• SET PROBLEM:
Print the first line of the material below and each line after it, exactly as written, ending with the line that contains "---- battery pack".

· · · ·

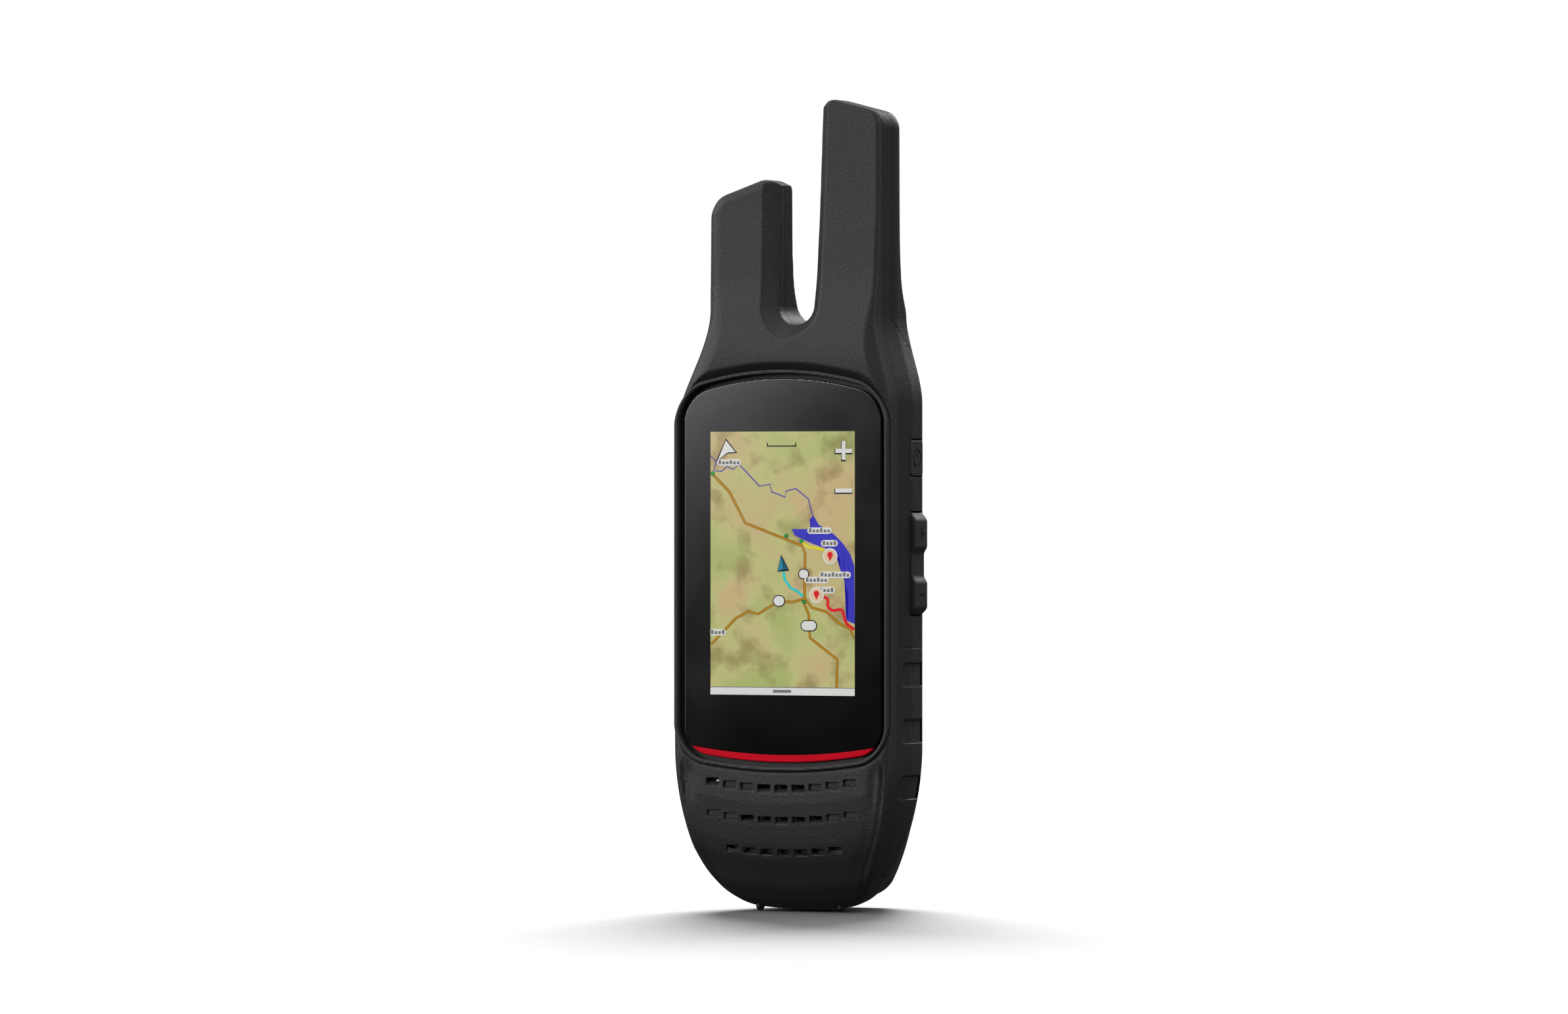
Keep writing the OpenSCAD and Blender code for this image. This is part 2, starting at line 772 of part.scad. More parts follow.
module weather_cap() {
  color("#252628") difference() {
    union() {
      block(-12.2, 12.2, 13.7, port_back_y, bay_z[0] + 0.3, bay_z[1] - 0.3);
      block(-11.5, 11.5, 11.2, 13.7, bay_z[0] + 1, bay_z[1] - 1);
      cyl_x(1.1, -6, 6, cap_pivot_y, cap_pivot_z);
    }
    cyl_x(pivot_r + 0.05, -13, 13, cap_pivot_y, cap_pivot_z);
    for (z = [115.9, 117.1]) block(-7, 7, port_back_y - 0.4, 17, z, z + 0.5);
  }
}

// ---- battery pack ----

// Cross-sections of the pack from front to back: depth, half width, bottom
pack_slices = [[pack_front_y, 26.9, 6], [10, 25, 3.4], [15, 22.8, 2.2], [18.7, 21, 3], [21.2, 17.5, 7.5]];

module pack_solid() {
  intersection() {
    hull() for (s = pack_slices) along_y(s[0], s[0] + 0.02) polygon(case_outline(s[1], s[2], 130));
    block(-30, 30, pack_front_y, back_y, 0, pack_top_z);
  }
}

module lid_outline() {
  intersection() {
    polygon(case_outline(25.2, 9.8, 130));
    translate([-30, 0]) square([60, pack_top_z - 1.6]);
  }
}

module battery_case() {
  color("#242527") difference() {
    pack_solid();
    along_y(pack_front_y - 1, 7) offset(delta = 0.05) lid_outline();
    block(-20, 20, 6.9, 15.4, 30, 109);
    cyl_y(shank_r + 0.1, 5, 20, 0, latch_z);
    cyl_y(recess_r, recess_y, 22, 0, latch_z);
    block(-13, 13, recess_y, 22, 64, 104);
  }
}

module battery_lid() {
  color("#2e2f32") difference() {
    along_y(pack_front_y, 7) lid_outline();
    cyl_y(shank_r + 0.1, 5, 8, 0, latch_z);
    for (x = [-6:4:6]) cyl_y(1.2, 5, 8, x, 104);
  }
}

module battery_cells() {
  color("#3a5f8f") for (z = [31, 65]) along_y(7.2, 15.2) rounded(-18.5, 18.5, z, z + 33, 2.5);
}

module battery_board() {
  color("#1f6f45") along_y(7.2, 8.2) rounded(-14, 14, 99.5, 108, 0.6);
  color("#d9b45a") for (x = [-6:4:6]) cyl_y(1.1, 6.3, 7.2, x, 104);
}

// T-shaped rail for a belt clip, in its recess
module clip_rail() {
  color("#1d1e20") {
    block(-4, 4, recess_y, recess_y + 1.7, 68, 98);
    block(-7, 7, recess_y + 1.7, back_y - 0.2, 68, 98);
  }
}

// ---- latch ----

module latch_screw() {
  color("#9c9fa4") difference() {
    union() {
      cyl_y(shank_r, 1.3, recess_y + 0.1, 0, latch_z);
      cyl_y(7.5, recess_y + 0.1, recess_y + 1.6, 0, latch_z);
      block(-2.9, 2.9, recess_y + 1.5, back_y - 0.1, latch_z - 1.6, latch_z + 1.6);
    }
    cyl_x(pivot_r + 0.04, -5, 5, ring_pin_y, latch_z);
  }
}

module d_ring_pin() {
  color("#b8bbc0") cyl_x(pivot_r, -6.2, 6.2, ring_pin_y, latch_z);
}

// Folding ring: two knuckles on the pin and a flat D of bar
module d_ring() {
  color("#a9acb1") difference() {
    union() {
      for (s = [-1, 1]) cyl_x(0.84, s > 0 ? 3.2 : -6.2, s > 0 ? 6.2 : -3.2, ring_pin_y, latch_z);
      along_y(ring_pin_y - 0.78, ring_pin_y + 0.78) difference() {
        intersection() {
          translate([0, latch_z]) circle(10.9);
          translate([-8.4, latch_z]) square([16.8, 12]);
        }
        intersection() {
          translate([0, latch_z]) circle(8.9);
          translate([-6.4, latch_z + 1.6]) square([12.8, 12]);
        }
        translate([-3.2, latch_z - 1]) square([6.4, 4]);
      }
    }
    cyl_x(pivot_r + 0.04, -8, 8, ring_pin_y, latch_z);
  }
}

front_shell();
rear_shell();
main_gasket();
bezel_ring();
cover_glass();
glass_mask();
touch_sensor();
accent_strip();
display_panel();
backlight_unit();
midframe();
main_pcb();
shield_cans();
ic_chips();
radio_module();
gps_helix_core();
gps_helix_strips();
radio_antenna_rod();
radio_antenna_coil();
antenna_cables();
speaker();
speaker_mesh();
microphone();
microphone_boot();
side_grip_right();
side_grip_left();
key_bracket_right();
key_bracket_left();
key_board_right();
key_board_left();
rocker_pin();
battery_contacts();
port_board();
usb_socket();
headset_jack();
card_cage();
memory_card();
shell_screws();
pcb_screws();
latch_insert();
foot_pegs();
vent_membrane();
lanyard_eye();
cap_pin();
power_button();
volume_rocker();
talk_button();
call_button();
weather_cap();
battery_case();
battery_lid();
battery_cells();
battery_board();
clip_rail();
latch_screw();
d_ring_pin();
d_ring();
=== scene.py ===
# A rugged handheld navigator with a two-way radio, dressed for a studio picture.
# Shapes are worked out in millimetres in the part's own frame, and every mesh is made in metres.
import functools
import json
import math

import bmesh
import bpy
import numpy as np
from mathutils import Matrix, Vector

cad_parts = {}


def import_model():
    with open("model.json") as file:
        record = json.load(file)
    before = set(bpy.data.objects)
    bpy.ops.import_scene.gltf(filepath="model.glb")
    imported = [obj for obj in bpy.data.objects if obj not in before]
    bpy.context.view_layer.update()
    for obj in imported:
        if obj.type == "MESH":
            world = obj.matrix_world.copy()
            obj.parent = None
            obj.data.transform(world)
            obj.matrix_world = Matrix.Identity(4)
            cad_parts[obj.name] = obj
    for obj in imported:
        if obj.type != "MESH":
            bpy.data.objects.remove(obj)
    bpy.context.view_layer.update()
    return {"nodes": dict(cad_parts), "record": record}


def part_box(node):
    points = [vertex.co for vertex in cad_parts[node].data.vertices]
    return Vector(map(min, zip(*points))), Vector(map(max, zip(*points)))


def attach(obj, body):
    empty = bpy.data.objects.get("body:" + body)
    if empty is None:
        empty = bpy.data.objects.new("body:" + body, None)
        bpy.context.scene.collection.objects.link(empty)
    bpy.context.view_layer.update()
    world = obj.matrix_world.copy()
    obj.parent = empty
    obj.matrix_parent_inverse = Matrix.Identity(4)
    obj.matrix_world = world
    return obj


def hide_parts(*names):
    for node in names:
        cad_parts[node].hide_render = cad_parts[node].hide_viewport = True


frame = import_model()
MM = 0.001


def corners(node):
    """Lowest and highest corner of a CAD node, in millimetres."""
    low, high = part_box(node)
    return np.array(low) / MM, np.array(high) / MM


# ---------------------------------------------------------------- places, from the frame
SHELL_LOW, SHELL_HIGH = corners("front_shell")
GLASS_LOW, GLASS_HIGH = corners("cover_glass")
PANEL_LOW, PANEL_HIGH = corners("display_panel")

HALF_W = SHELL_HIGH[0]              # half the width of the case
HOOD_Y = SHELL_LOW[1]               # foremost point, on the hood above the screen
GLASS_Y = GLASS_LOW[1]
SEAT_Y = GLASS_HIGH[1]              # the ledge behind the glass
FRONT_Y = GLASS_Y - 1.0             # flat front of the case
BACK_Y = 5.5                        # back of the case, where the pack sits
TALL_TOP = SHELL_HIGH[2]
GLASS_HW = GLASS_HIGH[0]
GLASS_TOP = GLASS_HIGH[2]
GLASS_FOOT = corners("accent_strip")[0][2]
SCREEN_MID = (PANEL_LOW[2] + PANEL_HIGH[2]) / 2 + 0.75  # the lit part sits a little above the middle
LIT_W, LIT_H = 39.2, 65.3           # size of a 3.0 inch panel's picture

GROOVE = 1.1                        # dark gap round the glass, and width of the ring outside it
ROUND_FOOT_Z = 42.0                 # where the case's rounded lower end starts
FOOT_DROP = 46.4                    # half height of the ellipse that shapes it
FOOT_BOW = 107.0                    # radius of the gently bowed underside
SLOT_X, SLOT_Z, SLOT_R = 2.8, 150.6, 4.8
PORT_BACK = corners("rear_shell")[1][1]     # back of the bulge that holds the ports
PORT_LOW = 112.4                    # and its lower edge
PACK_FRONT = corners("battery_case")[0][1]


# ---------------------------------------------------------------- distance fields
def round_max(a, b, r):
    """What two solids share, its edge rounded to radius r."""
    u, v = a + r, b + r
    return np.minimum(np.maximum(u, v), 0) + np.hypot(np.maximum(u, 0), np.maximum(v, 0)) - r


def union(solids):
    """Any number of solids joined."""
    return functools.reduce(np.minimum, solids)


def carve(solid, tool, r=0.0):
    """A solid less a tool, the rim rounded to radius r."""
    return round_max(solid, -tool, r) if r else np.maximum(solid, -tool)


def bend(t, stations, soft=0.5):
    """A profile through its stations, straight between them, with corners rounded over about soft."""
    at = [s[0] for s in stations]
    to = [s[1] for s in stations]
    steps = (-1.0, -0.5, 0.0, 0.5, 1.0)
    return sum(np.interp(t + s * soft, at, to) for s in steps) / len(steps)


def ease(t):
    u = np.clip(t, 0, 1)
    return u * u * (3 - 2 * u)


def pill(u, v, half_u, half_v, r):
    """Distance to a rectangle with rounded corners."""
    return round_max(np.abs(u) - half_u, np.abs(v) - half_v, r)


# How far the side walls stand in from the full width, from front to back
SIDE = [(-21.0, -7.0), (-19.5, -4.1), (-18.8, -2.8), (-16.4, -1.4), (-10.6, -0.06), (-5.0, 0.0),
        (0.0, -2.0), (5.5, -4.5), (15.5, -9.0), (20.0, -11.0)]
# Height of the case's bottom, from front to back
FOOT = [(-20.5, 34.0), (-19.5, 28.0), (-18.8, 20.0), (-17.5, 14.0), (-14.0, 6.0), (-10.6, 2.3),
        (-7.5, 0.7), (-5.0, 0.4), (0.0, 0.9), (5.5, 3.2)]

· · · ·

• ANSWER FOR THIS EXERCISE:
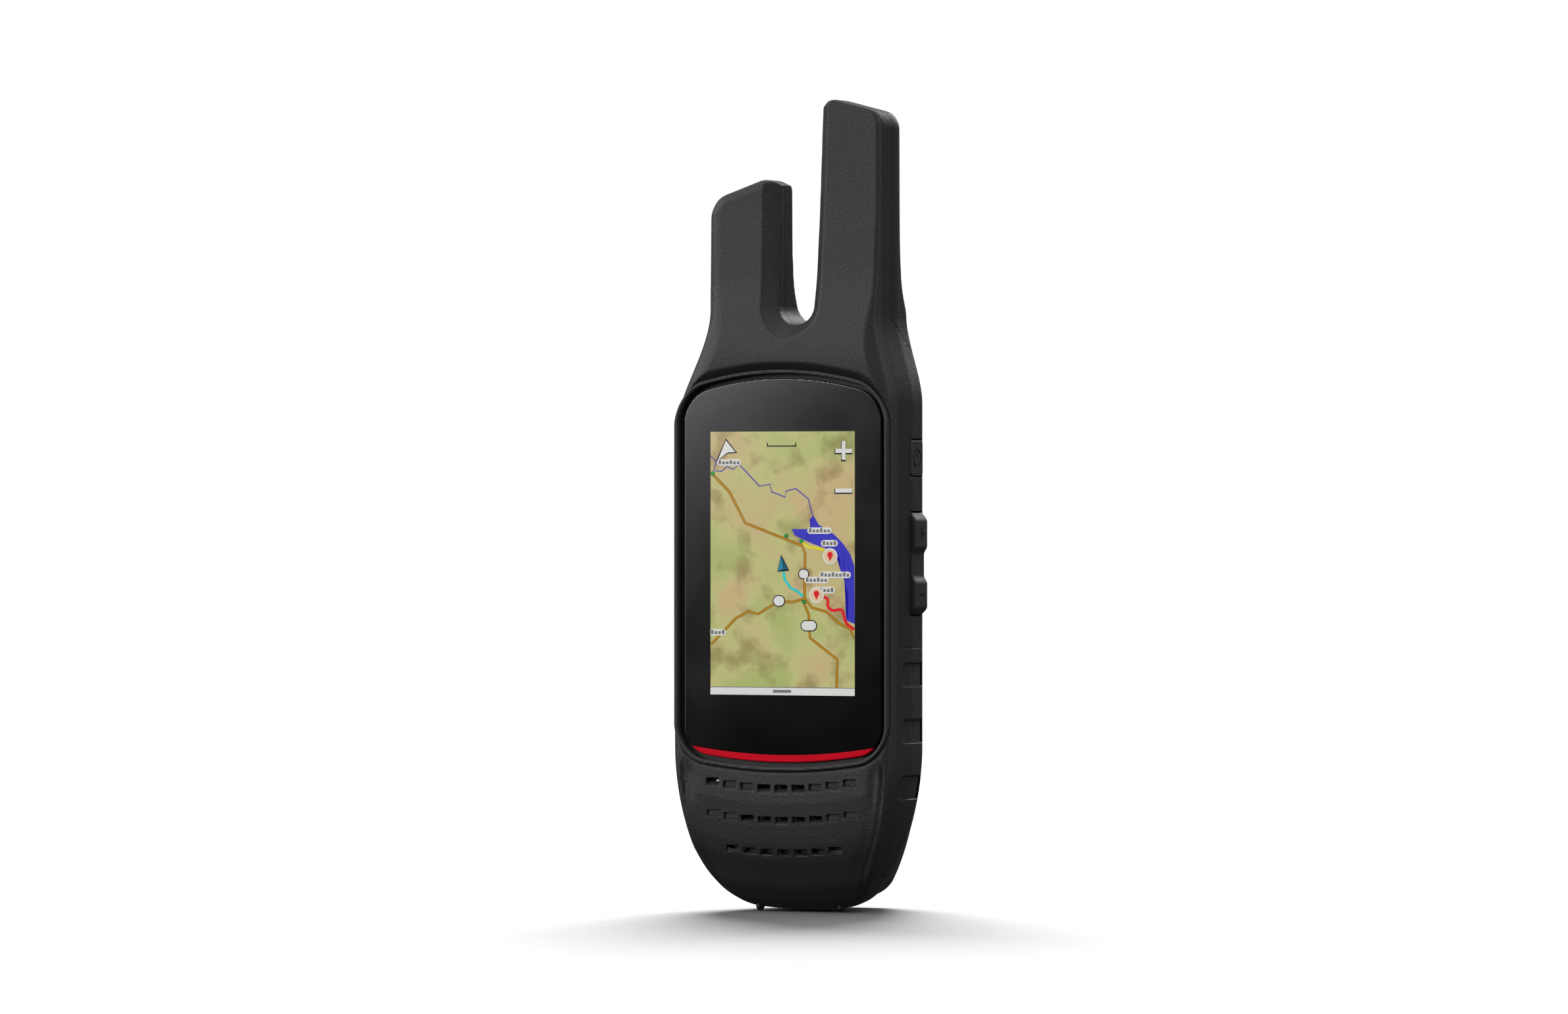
Keep writing the OpenSCAD and Blender code for this image. This is part 2, starting at line 772 of part.scad. More parts follow.
module weather_cap() {
  color("#252628") difference() {
    union() {
      block(-12.2, 12.2, 13.7, port_back_y, bay_z[0] + 0.3, bay_z[1] - 0.3);
      block(-11.5, 11.5, 11.2, 13.7, bay_z[0] + 1, bay_z[1] - 1);
      cyl_x(1.1, -6, 6, cap_pivot_y, cap_pivot_z);
    }
    cyl_x(pivot_r + 0.05, -13, 13, cap_pivot_y, cap_pivot_z);
    for (z = [115.9, 117.1]) block(-7, 7, port_back_y - 0.4, 17, z, z + 0.5);
  }
}

// ---- battery pack ----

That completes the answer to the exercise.